White House stresses treatment in new $133M fight against drugs

The Obama administration is pushing a more aggressive response to the country's growing drug overdose problem, which health officials describe as “a very, very high priority.”

The federal government is seeking $133 million in new funding to combat the rising rate of heroin and prescription medication deaths across the country.  


The effort, led by the Centers for Disease Control and Prevention (CDC) and Substance Abuse and Mental Health Services Administration (SAMHSA), puts a stronger focus on treating drug addicts, rather than jailing them.

“We’re trying to make it clear that medication-assisted treatment is an appropriate approach to addiction,” SAMHSA Administrator Pamela Hyde told reporters in a call Thursday.

The new funds would expand access to treatment, build up the national system for monitoring prescriptions and better train emergency responders, administration officials added.

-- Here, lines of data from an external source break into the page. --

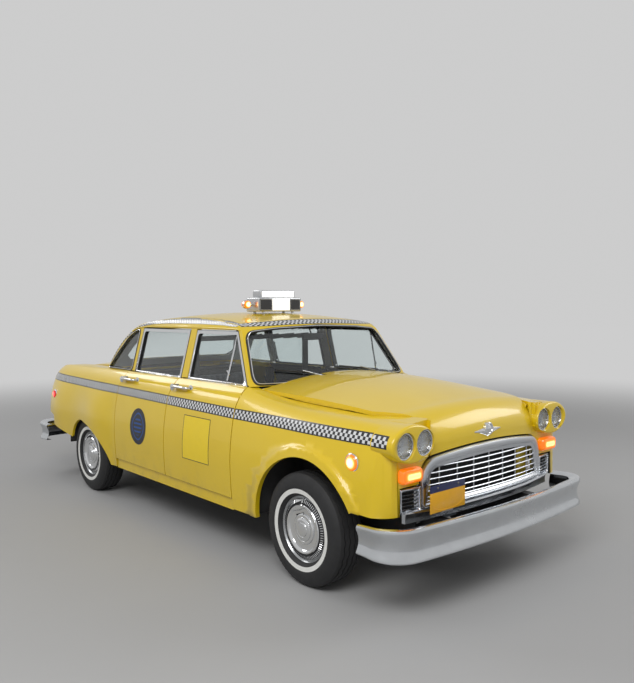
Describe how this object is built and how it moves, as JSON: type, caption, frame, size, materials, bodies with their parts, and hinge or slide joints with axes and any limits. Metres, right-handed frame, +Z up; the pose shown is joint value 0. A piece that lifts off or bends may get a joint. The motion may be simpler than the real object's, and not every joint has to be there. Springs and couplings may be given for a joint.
{
  "type": "taxi cab",
  "caption": "Full-size four-door taxi sedan with chequered side bands, roof sign, opening doors, hood and boot lid, and steered front wheels.",
  "frame": {"origin": "on the floor under the middle of the car's length and width", "axes": "+Z up, nose to -Y, the car's left side to +X"},
  "size_m": [1.956, 5.201, 1.8099],
  "materials": {
    "yellow_paint": "glossy, a little worn",
    "dark_metal": "satin",
    "chrome": "bright, lightly pitted",
    "silver": "satin",
    "steel": "dull",
    "engine_paint": "dull paint",
    "window_glass": "clear",
    "lamp_glass": "fluted",
    "amber_lens": "glossy",
    "red_lens": "glossy",
    "tyre": "matte",
    "seat": "satin",
    "cabin_trim": "matte",
    "partition": "satin",
    "sign": "satin",
    "plate": "satin"
  },
  "bodies": {
    "body": {"amber_lamps": "amber_lens", "body_glass": "window_glass", "bumper_front": "chrome", "bumper_rear": "chrome", "cowl": "yellow_paint", "dashboard": "cabin_trim", "driveline": "steel", "engine": "engine_paint", "engine_bay": "dark_metal", "exhaust": "steel", "fender_left": "yellow_paint", "fender_right": "yellow_paint", "floor_pan": "dark_metal", "frame": "dark_metal", "front_seat": "seat", "front_suspension": "dark_metal", "fuel_tank": "steel", "grille": "silver", "headlamps": "lamp_glass", "lamp_bezels": "yellow_paint", "partition": "partition", "pillars": "dark_metal", "plate_front": "plate", "quarter_left": "yellow_paint", "quarter_right": "yellow_paint", "rear_floor": "dark_metal", "rear_panels": "yellow_paint", "rear_seat": "seat", "red_lamps": "red_lens", "roof": "yellow_paint", "roof_sign": "sign"},
    "door_front_left": {"door_front_left": "yellow_paint", "glass_front_left": "window_glass"},
    "door_front_right": {"door_front_right": "yellow_paint", "glass_front_right": "window_glass"},
    "door_rear_left": {"door_rear_left": "yellow_paint", "glass_rear_left": "window_glass"},
    "door_rear_right": {"door_rear_right": "yellow_paint", "glass_rear_right": "window_glass"},
    "hood": {"hood": "yellow_paint"},
    "trunk_lid": {"trunk_lid": "yellow_paint", "plate_rear": "plate"},
    "knuckle_left": {"knuckle_left": "steel"},
    "knuckle_right": {"knuckle_right": "steel"},
    "steering_wheel": {"steering_wheel": "cabin_trim"},
    "wheel_front_left": {"wheel_front_left": "chrome", "tyre_front_left": "tyre"},
    "wheel_front_right": {"wheel_front_right": "chrome", "tyre_front_right": "tyre"},
    "wheel_rear_left": {"wheel_rear_left": "chrome", "tyre_rear_left": "tyre"},
    "wheel_rear_right": {"wheel_rear_right": "chrome", "tyre_rear_right": "tyre"}
  },
  "joints": [
    {"name": "steering", "type": "hinge", "parent": "body", "child": "steering_wheel", "pos_m": [0.365, -0.5905, 0.93], "axis": [0, 0.8829, 0.4695], "range_deg": [-480, 480]},
    {"name": "steer_left", "type": "hinge", "parent": "body", "child": "knuckle_left", "pos_m": [0.672, -1.7245, 0.342], "axis": [0, 0, 1], "range_deg": [-30, 30]},
    {"name": "wheel_front_left_spin", "type": "hinge", "parent": "knuckle_left", "child": "wheel_front_left", "pos_m": [0.806, -1.7245, 0.342], "axis": [1, 0, 0], "continuous": true},
    {"name": "wheel_rear_left_spin", "type": "hinge", "parent": "body", "child": "wheel_rear_left", "pos_m": [0.8015, 1.3235, 0.342], "axis": [1, 0, 0], "continuous": true},
    {"name": "door_front_left_hinge", "type": "hinge", "parent": "body", "child": "door_front_left", "pos_m": [0.928, -1.004, 0.75], "axis": [0, 0, -1], "range_deg": [0, 65]},
    {"name": "door_rear_left_hinge", "type": "hinge", "parent": "body", "child": "door_rear_left", "pos_m": [0.928, -0.104, 0.75], "axis": [0, 0, -1], "range_deg": [0, 65]},
    {"name": "steer_right", "type": "hinge", "parent": "body", "child": "knuckle_right", "pos_m": [-0.672, -1.7245, 0.342], "axis": [0, 0, 1], "range_deg": [-30, 30]},
    {"name": "wheel_front_right_spin", "type": "hinge", "parent": "knuckle_right", "child": "wheel_front_right", "pos_m": [-0.806, -1.7245, 0.342], "axis": [1, 0, 0], "continuous": true},
    {"name": "wheel_rear_right_spin", "type": "hinge", "parent": "body", "child": "wheel_rear_right", "pos_m": [-0.8015, 1.3235, 0.342], "axis": [1, 0, 0], "continuous": true},
    {"name": "door_front_right_hinge", "type": "hinge", "parent": "body", "child": "door_front_right", "pos_m": [-0.928, -1.004, 0.75], "axis": [0, 0, 1], "range_deg": [0, 65]},
    {"name": "door_rear_right_hinge", "type": "hinge", "parent": "body", "child": "door_rear_right", "pos_m": [-0.928, -0.104, 0.75], "axis": [0, 0, 1], "range_deg": [0, 65]},
    {"name": "hood_hinge", "type": "hinge", "parent": "body", "child": "hood", "pos_m": [0, -1.087, 1.15], "axis": [-1, 0, 0], "range_deg": [0, 45]},
    {"name": "trunk_hinge", "type": "hinge", "parent": "body", "child": "trunk_lid", "pos_m": [0, 1.387, 1.16], "axis": [1, 0, 0], "range_deg": [0, 70]}
  ],
  "couplings": [
    {"joint": "steer_left", "follows": "steering", "ratio": 0.0625},
    {"joint": "steer_right", "follows": "steering", "ratio": 0.0625}
  ]
}
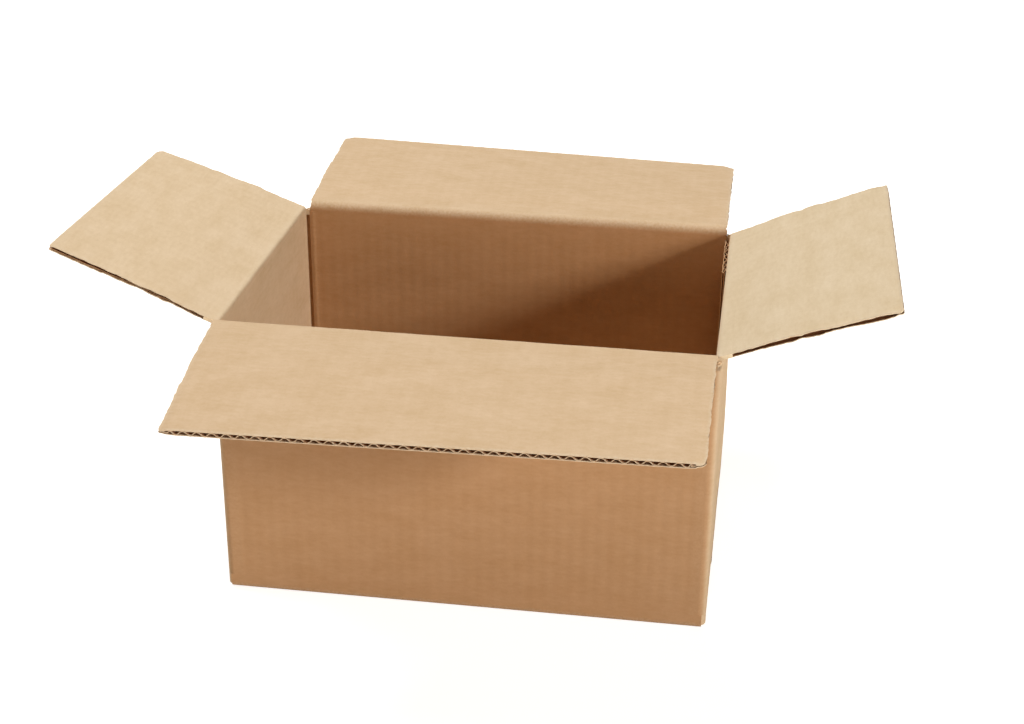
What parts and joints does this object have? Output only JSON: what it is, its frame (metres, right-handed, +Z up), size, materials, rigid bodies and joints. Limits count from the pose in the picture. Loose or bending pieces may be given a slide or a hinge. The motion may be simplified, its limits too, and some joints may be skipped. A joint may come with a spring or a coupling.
{
  "type": "cardboard shipping box",
  "caption": "Open corrugated cardboard box with its long and end flaps folded out from the rim, each turning on its crease, and tape over the seam of the base.",
  "frame": {"origin": "centre of the base, on the floor", "axes": "+X along the two long walls, +Y from the front long wall to the back one, +Z up"},
  "size_m": [0.3938, 0.3322, 0.1747],
  "materials": {
    "kraft_board": "matte",
    "kraft_liner": "matte",
    "packing_tape": "satin"
  },
  "bodies": {
    "box_body": {"box_body": "kraft_board", "bottom_tape": "packing_tape"},
    "front_flap": {"front_flap": "kraft_liner"},
    "back_flap": {"back_flap": "kraft_liner"},
    "left_flap": {"left_flap": "kraft_liner"},
    "right_flap": {"right_flap": "kraft_liner"}
  },
  "joints": [
    {"name": "front_crease", "type": "hinge", "parent": "box_body", "child": "front_flap", "pos_m": [0, -0.0836, 0.146], "axis": [1, 0, 0], "range_deg": [-191, 64]},
    {"name": "back_crease", "type": "hinge", "parent": "box_body", "child": "back_flap", "pos_m": [0, 0.0836, 0.146], "axis": [-1, 0, 0], "range_deg": [-176.7, 78.3]},
    {"name": "left_crease", "type": "hinge", "parent": "box_body", "child": "left_flap", "pos_m": [-0.1191, 0, 0.1427], "axis": [0, -1, 0], "range_deg": [-159.8, 95.2]},
    {"name": "right_crease", "type": "hinge", "parent": "box_body", "child": "right_flap", "pos_m": [0.1191, 0, 0.1427], "axis": [0, 1, 0], "range_deg": [-159.5, 95.5]}
  ]
}
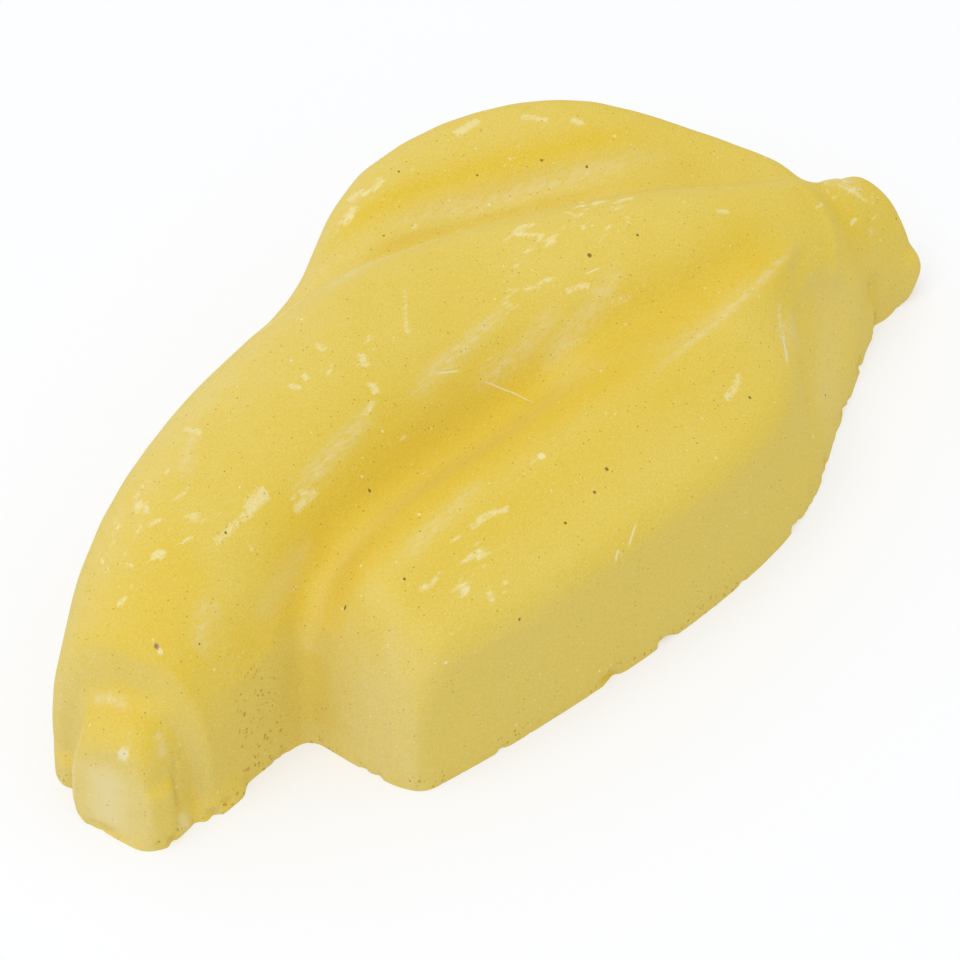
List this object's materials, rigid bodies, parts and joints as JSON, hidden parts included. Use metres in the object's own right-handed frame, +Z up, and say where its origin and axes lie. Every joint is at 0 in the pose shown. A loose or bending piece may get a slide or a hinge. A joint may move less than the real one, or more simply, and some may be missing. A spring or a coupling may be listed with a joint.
{
  "type": "banana-bunch relief bar",
  "caption": "Hand-held one-piece cast bar of matte yellow clay-like compound, moulded as a half-relief bunch of bananas with a shared crown and cut stem, resting on a flat underside.",
  "frame": {"origin": "centre of the overall box on the flat underside, where the bar rests", "axes": "+X from the tips to the cut stem, the long way; +Y to the back banana; +Z up out of the flat underside, the thin way"},
  "size_m": [0.1228, 0.0582, 0.0323],
  "materials": {
    "middle_cast": "matte",
    "front_cast": "matte",
    "back_cast": "matte",
    "crown_cast": "matte"
  },
  "bodies": {
    "root": {"middle_banana": "middle_cast", "front_banana": "front_cast", "back_banana": "back_cast", "crown_stem": "crown_cast"}
  },
  "joints": []
}
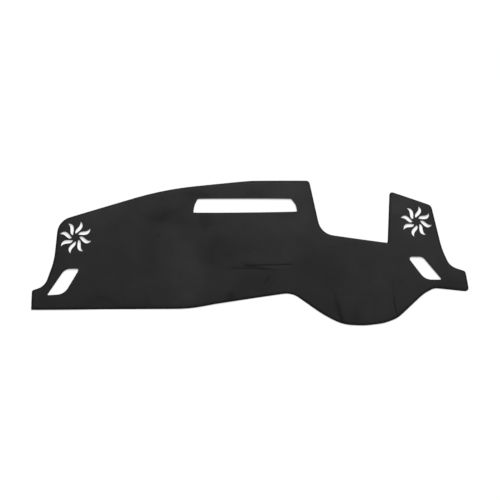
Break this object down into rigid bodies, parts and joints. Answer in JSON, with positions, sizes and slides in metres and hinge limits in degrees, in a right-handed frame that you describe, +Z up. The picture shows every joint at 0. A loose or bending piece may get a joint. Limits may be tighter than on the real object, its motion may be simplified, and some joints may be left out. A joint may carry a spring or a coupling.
{
  "type": "dashboard cover mat",
  "caption": "Flat fabric mat cut to a car dashboard's plan, with a defroster slot, side vent openings and flame-shaped speaker cuts.",
  "frame": {"origin": "middle of the mat's footprint, on the surface that it lies on", "axes": "+X from the passenger's end to the driver's end, +Y towards the windscreen, +Z up out of the brushed face"},
  "size_m": [1.4872, 0.4922, 0.004],
  "materials": {
    "brushed_fabric": "dark grey brushed pile with a soft nap, cut clean at the openings and overlocked round the rim"
  },
  "bodies": {
    "root": {"cover_mat": "brushed_fabric"}
  },
  "joints": []
}
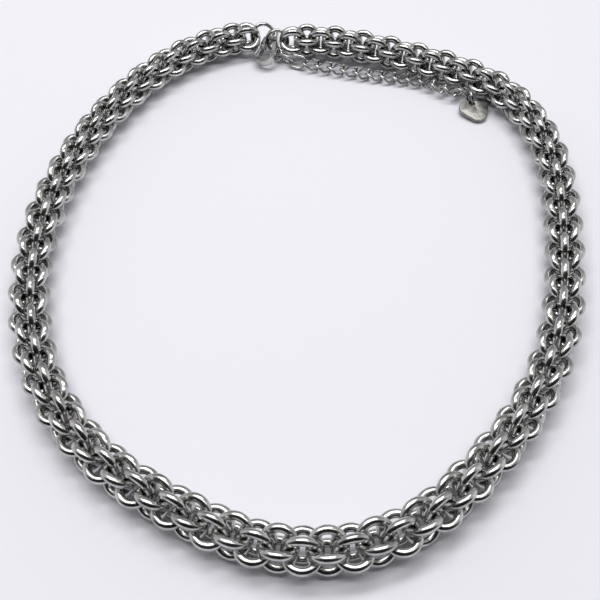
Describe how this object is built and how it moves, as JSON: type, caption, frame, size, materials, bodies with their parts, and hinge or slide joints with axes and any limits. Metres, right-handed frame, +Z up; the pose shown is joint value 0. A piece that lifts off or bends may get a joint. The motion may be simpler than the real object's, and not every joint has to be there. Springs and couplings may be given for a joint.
{
  "type": "necklace",
  "caption": "Chunky round-link chain necklace closed by a lobster clasp, with a thin extension chain that ends in a small plain tag, lying open on a flat surface",
  "frame": {"origin": "on the surface the necklace lies on, inside the loop, near the middle of the neck opening", "axes": "+Z up from the surface, +Y from the front of the chain towards the clasp, +X to the viewer's right"},
  "size_m": [0.1268, 0.154, 0.0096],
  "materials": {
    "polished_steel": "polished stainless steel"
  },
  "bodies": {
    "necklace": {"chain_left": "polished_steel", "chain_right": "polished_steel", "left_end_ring": "polished_steel", "right_end_ring": "polished_steel", "clasp_body": "polished_steel", "clasp_pin": "polished_steel", "extension_chain": "polished_steel", "tag_ring": "polished_steel", "tag": "polished_steel"},
    "gate": {"clasp_lever": "polished_steel"}
  },
  "joints": [
    {"name": "gate_hinge", "type": "hinge", "parent": "necklace", "child": "gate", "pos_m": [-0.00979, 0.06749, 0.00299], "axis": [-0.3028, -0.1437, 0.9422], "range_deg": [0, 22], "stiffness_Nm_per_rad": 0.002}
  ]
}
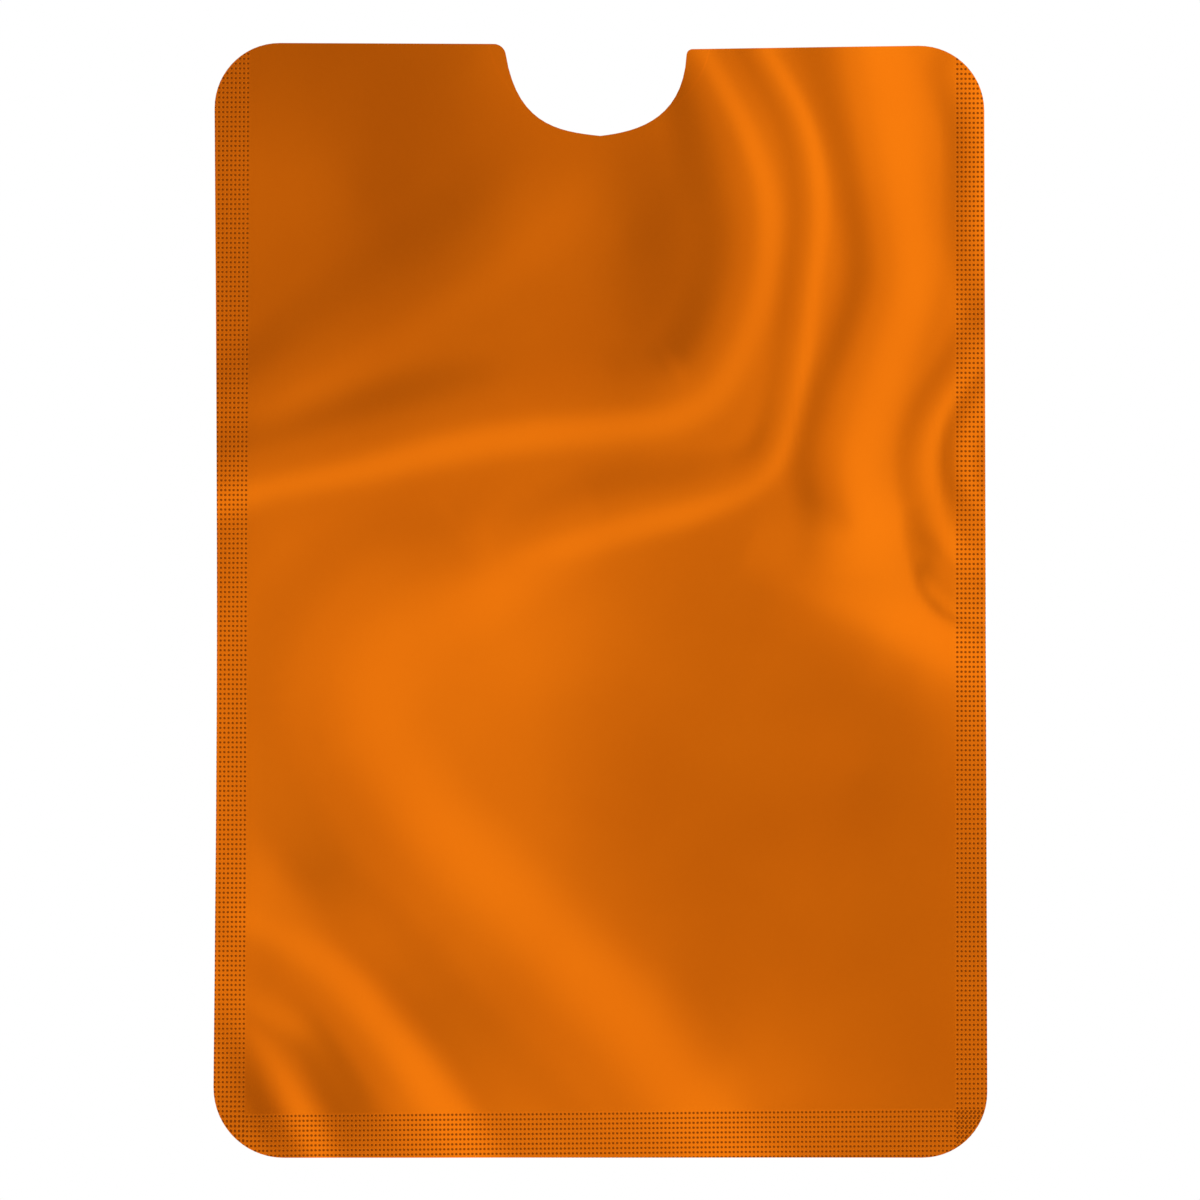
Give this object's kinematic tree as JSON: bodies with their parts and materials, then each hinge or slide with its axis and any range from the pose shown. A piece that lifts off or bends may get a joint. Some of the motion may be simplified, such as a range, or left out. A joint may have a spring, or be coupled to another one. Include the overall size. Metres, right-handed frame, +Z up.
{
  "type": "phone card sleeve",
  "caption": "Flat orange foil card pocket with a thumb notch, welded on three sides, with an adhesive back and release liner for a phone.",
  "frame": {"origin": "middle of the adhesive face that is pressed onto the phone", "axes": "+Z up to the mouth, +X to the right seen from the front, +Y from the front wall back to the phone"},
  "size_m": [0.0629, 0.0023, 0.0907],
  "materials": {
    "tinted_film": "satin metallised orange",
    "bare_foil": "bright",
    "sealing_film": "milky",
    "fused_film": "pressed",
    "adhesive": "tacky",
    "liner": "silicone coated"
  },
  "bodies": {
    "sleeve": {"front_outer_film": "tinted_film", "front_foil": "bare_foil", "front_inner_film": "sealing_film", "rear_inner_film": "sealing_film", "rear_foil": "bare_foil", "rear_outer_film": "tinted_film", "left_weld": "fused_film", "right_weld": "fused_film", "foot_weld": "fused_film", "adhesive_pad": "adhesive"},
    "liner": {"release_liner": "liner"}
  },
  "joints": [
    {"name": "liner_peel", "type": "hinge", "parent": "sleeve", "child": "liner", "pos_m": [-0.025, 0.0003, 0], "axis": [0, 0, 1], "range_deg": [0, 150]}
  ]
}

The plan would also tighten prescription drug use under Medicare Part D, requiring “high-risk beneficiaries” to get their medication only from specific providers and pharmacies.

Treatment and counseling — which Hyde said were both crucial to combating addiction — would also be integrated into the law enforcement response to drugs.

The budget includes millions of new dollars to provide treatment to inmates or former inmates who are now on probation or parole.

David Hickton, a U.S. attorney from Pennsylvania representing the Department of Justice on the call, said the new dollars for the CDC and SAMSHA will help address the “demand side” of the country’s drug epidemic.

“Addiction is an illness and the drug traffickers that we prosecute are preying on sick people. A lot of this work will help people get well, which we are happy to embrace and happy to be a partner in,” he said.

At least $60 million would go directly to states, while the rest would bulk up the budgets of the CDC, SAMSHA and the Department of Justice.

The funding request faces a major political battle against the GOP-controlled Congress, which has blasted the president's trillion-dollar proposed budget.